4.01.2008

TOR Exclusive: The Zach Wells Inquisition

wells

It just dawned on me that I have no idea where DC United keeper Zach Wells was when he answered these questions. For all I know, he could have been poolside at the Kansas City Marriott. Or more likely, it could have been while dude was playing blackjack on a private jet somewhere over Mexico en route to tonight's CONCACAF Champions Cup match against Pachuca (FSC 10pm EST ).

Basically as long as this interview was conducted while he was fully clothed, I'm good with it. You'll be good with it too provided you have even a passing interest in TV shows based around So Cal teens, and pondering the existential consequences of living in Ben Olsen's basement.

Your bio says you're from Costa Mesa, CA…tell us, was growing up in the O.C. really as cool as the FOX network made it out to be?

Haha. They made it look cool? I thought they just showed how messed up everything really is underneath the polished façade. It’s funny you ask because I room with a Seth Cohen look alike on the road (Devon McTavish), maybe they did that so I could feel comfortable right away. Can’t you just hear the intro music?

Wait a minute. So you actually went to the same Newport Harbor high school that is on MTV?

Yes. I actually attended the high school that is now the focus of an MTV reality show. Funny thing is, I’m now old enough to say I graduated before this movement of fame without talent came about. And to answer your true question: like, yes, it’s like really, totally THAT awesome!!!!! You know?

You'll always be a Metro. That's not a question, just statement of affection & appreciation. Care to comment?

I love NY – tough place to live on $24,000 though.

You seem to be the only goalie in the league that I have never seen wearing pants or those culotte things. Is this decision based in fashion, function or pure, unadulterated calf-vanity ?

Wow – you really pay attention to important details. Actually, I don’t like those culotte things as they are, so I take them home and have my mother (the master seamstress) alter them: she takes the zippers out of the pockets and reduces the length to just above knee high. Function, calf vanity, fashion… in that order.

This was not the wisest of hairstyle choices. Defend yourself.
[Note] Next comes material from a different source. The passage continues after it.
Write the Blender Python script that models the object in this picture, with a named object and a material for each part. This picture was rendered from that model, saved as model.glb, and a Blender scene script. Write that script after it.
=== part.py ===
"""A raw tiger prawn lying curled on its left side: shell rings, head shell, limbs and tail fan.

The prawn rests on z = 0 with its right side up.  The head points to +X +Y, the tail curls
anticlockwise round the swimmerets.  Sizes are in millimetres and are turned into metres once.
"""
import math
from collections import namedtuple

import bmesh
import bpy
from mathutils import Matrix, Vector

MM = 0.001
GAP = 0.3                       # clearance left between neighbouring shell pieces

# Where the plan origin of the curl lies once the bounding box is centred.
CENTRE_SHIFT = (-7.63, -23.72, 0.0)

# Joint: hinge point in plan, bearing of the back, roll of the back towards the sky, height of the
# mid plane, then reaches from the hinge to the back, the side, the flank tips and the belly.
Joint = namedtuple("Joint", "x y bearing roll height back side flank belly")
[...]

I don’t understand… what’s there to defend?

Why do you love your job?

I love my job because I get to play the best game in the world (soccer).

What CD is in your car stereo right now?

Interpol’s latest album, Our Love to Admire – NY natives with good style, good sound.

You were traded to DC for Bobby Boswell. Apparently he needs help catching Texas ladies…any advice?

Well, last I heard, Bobby was doing just fine down in Houston. Wearing cowboy gear was a good attempt at the Rodeo, where you can watch elementary school kids chase cows around Reliant Stadium. Although, he might not fare as well in Downtown Houston in that wardrobe. Maybe Houston will help him figure out his true self, and set him free so to speak, then the ladies will come flocking.

What have you seen so far at DC United that sets the organization apart from it's contemporaries?

The owners have been at every match. We also had a really fancy kick off luncheon.

Have you found yourself a "wingman" in DC yet?

Yeah, a guy named Mack – he’s the thirty-something year old neighbor guy to Ben and me who used to work on capitol hill. His golf bag is from the Delay foundation. Yes, that Delay. Wait, I can’t talk about this anymore.

You live in Ben Olsen's basement: do you feel that in some weird way this is an allegory for your current place in life or on the team?

I haven’t thought about it in that way, but yes, thanks for clarifying. I guess you could say I need to work my way up in life. Seeing Ben’s big, beautiful house atop my crusty old basement is an everyday reminder of what could possibly be my life if I just work hard enough. What better example than to see Ben, the Prince of DC, on a daily basis improving himself, the team, and the organization.

Last question...have you thrown a basement party yet? They're great but you can never get the stale smell of beer and sweat out of those places. Let me know if you ever need a DJ for one.

Yes, Ben forced me to have a dinner party last week because he was tired of me free loading. It started out as three of us, but ended up as 10 because the neighborhood got wind and couldn’t miss out on the basement’s debut. 10 people in a one bedroom basement….just doing my part to bring the community together (against my will).

Hope your DJ equipment doesn’t take up too much space, how’s your resume?

My resume? Flawed by some questionable mix CD's on Shadow Records back in the day, but my reputation is sterling...no one can mix Jay-Z into Justice into Rod Stewart as seamless as DJ Shawn Francis! No. One.